> WORK TO BE COMPLETED
Begin with the line that contains "over the origin." and end with the line that contains "RING_REACH = 1e-4": copy that span of lines exactly, and nothing outside it.

> SOURCE DATA
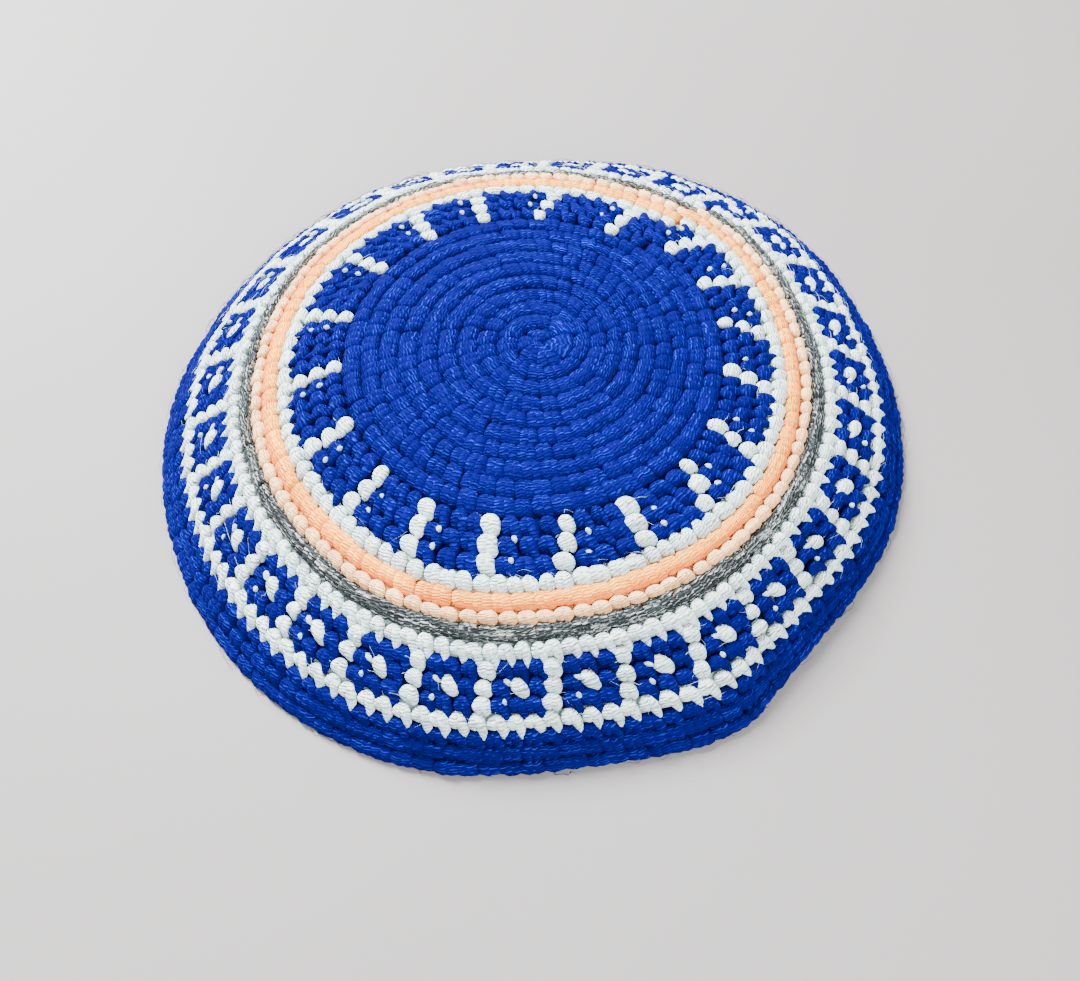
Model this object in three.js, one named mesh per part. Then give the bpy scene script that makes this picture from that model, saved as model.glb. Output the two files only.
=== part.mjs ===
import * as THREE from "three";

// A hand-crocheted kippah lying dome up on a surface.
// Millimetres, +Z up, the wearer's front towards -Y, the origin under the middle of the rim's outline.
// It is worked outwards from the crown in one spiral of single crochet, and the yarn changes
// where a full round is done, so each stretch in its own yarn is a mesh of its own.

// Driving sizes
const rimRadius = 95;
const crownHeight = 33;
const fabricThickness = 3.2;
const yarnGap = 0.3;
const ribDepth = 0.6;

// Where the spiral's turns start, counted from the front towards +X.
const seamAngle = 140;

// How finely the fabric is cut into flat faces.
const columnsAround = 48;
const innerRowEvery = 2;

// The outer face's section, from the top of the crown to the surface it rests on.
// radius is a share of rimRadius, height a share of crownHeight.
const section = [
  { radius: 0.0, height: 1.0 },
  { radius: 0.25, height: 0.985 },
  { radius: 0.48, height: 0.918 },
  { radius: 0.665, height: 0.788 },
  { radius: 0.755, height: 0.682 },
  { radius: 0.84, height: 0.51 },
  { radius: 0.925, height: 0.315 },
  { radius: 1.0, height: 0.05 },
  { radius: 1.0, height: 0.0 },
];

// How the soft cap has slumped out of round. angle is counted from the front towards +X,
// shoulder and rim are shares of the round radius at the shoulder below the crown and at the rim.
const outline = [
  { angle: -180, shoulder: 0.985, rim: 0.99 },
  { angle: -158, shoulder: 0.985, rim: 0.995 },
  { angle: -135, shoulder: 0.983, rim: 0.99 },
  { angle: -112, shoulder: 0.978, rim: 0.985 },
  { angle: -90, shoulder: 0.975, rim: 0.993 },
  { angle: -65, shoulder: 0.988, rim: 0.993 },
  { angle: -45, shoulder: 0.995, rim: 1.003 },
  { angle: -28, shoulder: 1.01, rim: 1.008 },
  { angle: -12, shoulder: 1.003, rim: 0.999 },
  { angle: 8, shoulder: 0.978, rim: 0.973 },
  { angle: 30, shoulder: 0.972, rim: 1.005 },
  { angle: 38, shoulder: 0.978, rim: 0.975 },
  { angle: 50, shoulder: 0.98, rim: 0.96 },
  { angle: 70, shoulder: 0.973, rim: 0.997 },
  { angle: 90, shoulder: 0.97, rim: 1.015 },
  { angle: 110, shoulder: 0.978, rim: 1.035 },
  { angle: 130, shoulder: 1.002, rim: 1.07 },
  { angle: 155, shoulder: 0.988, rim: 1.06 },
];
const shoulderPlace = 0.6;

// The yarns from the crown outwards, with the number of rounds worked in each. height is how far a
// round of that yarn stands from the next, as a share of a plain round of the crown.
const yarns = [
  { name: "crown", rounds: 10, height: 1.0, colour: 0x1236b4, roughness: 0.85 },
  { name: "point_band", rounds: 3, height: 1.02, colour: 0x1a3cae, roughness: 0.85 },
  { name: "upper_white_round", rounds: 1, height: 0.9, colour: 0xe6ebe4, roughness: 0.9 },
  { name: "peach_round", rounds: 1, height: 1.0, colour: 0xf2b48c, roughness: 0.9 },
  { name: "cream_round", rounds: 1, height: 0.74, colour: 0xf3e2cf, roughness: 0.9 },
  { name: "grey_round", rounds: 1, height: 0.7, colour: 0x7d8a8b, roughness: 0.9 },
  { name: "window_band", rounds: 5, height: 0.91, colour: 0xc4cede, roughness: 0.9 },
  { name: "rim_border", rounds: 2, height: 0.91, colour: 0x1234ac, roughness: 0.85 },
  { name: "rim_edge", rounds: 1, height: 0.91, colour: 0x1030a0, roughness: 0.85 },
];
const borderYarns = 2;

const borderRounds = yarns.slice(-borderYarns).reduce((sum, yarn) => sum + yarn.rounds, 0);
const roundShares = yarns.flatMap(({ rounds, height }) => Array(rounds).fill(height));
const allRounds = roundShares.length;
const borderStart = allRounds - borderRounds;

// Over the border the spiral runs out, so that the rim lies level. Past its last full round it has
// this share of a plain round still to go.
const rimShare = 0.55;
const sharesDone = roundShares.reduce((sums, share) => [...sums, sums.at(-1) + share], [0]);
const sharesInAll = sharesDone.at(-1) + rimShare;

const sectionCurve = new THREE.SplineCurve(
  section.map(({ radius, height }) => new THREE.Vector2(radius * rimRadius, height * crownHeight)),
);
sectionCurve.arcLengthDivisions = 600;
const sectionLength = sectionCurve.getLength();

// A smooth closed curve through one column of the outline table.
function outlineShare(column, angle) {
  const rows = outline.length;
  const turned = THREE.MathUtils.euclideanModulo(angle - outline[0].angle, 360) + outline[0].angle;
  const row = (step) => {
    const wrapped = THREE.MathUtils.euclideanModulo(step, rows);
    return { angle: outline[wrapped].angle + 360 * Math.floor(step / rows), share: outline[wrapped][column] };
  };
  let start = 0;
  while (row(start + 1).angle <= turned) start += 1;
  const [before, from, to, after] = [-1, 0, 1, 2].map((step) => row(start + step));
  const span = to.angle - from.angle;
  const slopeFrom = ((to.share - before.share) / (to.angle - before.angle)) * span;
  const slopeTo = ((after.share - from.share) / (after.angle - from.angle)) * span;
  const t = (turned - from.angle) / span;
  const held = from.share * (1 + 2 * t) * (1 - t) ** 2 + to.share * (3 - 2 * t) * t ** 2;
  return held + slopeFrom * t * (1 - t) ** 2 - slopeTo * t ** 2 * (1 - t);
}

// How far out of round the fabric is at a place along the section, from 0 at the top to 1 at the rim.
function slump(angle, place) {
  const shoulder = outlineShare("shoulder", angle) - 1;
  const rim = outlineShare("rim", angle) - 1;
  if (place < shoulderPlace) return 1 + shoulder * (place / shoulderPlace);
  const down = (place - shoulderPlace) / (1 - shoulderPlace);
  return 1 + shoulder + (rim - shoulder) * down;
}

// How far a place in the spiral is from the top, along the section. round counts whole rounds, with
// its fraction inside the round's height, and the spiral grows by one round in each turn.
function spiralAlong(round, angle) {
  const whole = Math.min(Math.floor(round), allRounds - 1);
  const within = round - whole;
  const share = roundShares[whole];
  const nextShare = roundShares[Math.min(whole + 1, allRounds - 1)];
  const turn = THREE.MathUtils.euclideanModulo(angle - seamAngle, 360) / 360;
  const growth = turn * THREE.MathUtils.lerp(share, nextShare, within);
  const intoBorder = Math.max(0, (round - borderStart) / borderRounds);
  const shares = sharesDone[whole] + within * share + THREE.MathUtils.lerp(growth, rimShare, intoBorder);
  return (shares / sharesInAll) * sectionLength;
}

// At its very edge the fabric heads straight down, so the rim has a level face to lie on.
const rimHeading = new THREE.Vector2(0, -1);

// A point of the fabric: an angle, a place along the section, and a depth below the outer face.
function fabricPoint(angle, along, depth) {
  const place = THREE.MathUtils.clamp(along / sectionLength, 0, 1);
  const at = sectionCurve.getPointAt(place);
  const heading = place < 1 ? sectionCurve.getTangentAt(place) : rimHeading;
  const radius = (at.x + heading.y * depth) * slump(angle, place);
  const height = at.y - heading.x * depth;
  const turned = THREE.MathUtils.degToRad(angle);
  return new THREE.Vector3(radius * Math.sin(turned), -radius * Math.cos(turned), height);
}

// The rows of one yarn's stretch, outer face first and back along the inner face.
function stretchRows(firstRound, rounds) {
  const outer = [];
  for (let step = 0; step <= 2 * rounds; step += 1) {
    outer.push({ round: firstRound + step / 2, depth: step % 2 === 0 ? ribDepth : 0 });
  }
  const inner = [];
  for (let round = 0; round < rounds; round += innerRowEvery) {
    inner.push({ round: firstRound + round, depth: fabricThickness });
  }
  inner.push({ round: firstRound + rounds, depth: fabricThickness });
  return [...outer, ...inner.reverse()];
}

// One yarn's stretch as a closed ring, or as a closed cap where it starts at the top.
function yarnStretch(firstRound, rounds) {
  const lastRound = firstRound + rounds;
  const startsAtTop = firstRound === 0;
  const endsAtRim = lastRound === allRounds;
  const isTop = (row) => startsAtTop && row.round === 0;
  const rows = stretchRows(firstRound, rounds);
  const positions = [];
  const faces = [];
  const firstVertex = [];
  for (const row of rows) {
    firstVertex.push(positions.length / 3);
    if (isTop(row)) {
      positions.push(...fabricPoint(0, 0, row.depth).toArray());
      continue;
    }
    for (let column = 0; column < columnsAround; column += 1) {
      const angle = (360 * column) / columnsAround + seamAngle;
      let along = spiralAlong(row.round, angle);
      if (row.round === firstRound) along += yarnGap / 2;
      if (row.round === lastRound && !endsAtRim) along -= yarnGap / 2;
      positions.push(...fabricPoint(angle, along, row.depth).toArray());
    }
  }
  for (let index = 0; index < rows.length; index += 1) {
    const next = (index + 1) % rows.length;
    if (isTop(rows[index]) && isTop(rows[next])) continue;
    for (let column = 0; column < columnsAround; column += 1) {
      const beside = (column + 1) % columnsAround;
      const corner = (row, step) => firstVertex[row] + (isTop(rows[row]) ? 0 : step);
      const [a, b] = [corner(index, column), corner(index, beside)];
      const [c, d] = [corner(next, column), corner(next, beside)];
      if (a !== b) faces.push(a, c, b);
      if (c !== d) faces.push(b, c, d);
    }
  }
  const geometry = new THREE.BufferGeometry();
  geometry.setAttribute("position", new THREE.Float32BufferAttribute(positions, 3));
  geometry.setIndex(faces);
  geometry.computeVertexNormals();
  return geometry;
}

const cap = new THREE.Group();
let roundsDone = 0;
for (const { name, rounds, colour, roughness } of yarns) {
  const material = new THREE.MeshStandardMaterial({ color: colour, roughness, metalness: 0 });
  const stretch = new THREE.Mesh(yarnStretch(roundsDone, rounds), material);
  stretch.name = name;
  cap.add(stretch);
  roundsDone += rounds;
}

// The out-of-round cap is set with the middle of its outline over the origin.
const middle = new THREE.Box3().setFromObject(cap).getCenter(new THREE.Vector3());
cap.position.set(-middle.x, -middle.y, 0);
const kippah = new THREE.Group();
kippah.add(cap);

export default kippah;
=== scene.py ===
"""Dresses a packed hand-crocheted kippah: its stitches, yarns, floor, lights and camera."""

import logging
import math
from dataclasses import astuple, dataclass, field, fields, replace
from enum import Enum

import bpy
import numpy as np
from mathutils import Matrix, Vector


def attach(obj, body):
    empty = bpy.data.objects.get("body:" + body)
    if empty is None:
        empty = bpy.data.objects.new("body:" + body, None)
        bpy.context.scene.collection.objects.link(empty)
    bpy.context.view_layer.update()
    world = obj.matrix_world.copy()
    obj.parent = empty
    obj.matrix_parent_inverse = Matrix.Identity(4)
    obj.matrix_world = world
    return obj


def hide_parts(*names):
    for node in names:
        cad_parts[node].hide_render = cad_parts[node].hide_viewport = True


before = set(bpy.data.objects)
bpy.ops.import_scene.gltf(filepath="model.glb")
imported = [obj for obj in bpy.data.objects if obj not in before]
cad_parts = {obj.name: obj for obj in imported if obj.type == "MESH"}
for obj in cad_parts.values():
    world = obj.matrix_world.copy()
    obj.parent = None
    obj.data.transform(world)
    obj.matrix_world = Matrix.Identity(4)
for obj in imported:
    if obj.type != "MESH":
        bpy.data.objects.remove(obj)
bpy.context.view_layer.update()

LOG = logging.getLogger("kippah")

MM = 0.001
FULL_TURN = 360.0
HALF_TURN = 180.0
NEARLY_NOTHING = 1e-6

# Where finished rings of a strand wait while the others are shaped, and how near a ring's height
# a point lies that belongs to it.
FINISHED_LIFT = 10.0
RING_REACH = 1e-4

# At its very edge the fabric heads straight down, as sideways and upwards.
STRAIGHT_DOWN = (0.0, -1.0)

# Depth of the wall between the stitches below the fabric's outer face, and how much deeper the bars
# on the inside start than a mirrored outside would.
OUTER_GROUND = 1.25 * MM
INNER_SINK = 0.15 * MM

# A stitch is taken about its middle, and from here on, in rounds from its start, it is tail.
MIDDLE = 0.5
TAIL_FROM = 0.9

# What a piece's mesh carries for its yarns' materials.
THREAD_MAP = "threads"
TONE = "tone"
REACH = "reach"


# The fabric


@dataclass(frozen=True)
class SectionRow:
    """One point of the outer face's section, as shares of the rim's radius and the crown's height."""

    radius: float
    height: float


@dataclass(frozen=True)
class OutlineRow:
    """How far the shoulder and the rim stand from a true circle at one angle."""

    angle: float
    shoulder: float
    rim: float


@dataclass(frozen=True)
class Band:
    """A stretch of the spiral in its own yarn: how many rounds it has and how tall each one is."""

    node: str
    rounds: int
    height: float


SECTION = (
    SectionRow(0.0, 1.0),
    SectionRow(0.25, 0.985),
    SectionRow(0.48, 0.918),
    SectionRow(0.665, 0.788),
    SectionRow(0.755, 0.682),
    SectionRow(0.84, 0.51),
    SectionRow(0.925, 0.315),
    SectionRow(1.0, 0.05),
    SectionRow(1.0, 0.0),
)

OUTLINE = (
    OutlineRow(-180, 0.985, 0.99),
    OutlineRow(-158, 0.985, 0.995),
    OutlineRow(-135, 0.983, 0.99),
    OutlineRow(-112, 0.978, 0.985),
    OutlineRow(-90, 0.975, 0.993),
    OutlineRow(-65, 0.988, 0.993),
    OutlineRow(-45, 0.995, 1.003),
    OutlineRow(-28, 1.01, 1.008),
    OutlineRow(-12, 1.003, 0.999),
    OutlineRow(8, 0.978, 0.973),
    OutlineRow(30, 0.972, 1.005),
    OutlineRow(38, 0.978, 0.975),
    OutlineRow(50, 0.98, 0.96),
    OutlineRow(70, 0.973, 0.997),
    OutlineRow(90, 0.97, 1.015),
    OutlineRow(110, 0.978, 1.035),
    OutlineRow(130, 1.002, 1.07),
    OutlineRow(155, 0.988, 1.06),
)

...

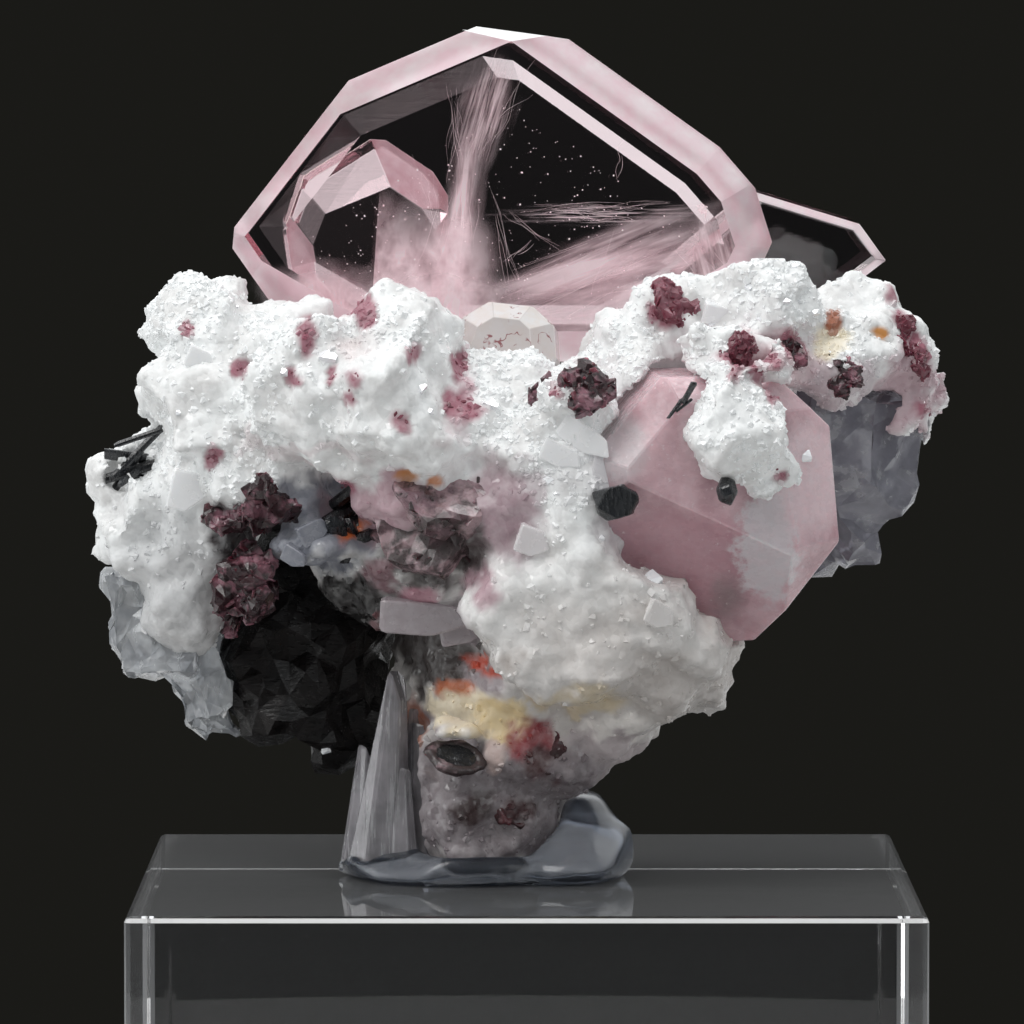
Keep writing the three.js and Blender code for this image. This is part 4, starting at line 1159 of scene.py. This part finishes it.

==

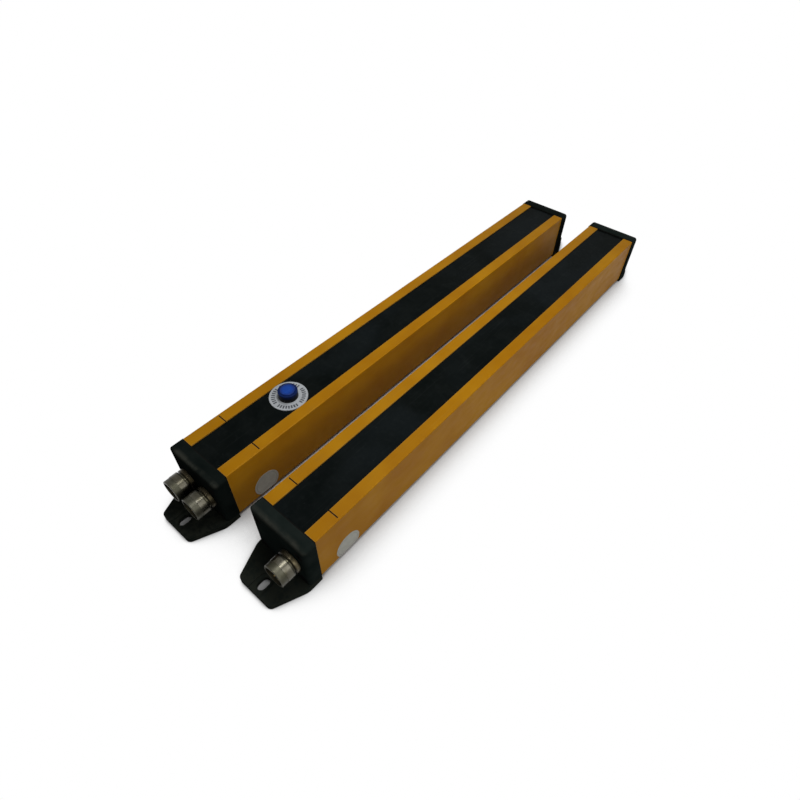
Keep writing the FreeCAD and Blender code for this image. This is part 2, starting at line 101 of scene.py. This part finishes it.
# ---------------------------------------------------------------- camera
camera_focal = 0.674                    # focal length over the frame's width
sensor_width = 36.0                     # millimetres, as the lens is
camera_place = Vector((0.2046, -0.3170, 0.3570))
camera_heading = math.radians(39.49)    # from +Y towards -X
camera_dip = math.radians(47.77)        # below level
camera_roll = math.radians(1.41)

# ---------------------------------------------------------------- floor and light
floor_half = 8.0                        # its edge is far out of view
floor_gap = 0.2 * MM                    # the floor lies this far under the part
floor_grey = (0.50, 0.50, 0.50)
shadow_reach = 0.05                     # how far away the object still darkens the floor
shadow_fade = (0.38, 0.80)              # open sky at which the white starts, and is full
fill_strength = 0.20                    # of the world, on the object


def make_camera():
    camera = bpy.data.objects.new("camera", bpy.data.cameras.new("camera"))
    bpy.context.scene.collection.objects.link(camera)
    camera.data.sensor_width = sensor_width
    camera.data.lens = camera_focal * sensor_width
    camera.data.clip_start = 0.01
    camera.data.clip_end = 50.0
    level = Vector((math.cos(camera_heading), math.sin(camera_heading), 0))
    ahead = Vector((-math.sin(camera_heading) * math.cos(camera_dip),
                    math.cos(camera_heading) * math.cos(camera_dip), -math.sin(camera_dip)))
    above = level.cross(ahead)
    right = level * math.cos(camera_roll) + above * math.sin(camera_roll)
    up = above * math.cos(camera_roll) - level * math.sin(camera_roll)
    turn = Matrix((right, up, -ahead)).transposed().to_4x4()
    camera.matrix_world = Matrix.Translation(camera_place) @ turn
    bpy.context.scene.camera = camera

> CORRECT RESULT
// The out-of-round cap is set with the middle of its outline over the origin.
const middle = new THREE.Box3().setFromObject(cap).getCenter(new THREE.Vector3());
cap.position.set(-middle.x, -middle.y, 0);
const kippah = new THREE.Group();
kippah.add(cap);

export default kippah;
=== scene.py ===
"""Dresses a packed hand-crocheted kippah: its stitches, yarns, floor, lights and camera."""

import logging
import math
from dataclasses import astuple, dataclass, field, fields, replace
from enum import Enum

import bpy
import numpy as np
from mathutils import Matrix, Vector


def attach(obj, body):
    empty = bpy.data.objects.get("body:" + body)
    if empty is None:
        empty = bpy.data.objects.new("body:" + body, None)
        bpy.context.scene.collection.objects.link(empty)
    bpy.context.view_layer.update()
    world = obj.matrix_world.copy()
    obj.parent = empty
    obj.matrix_parent_inverse = Matrix.Identity(4)
    obj.matrix_world = world
    return obj


def hide_parts(*names):
    for node in names:
        cad_parts[node].hide_render = cad_parts[node].hide_viewport = True


before = set(bpy.data.objects)
bpy.ops.import_scene.gltf(filepath="model.glb")
imported = [obj for obj in bpy.data.objects if obj not in before]
cad_parts = {obj.name: obj for obj in imported if obj.type == "MESH"}
for obj in cad_parts.values():
    world = obj.matrix_world.copy()
    obj.parent = None
    obj.data.transform(world)
    obj.matrix_world = Matrix.Identity(4)
for obj in imported:
    if obj.type != "MESH":
        bpy.data.objects.remove(obj)
bpy.context.view_layer.update()

LOG = logging.getLogger("kippah")

MM = 0.001
FULL_TURN = 360.0
HALF_TURN = 180.0
NEARLY_NOTHING = 1e-6

# Where finished rings of a strand wait while the others are shaped, and how near a ring's height
# a point lies that belongs to it.
FINISHED_LIFT = 10.0
RING_REACH = 1e-4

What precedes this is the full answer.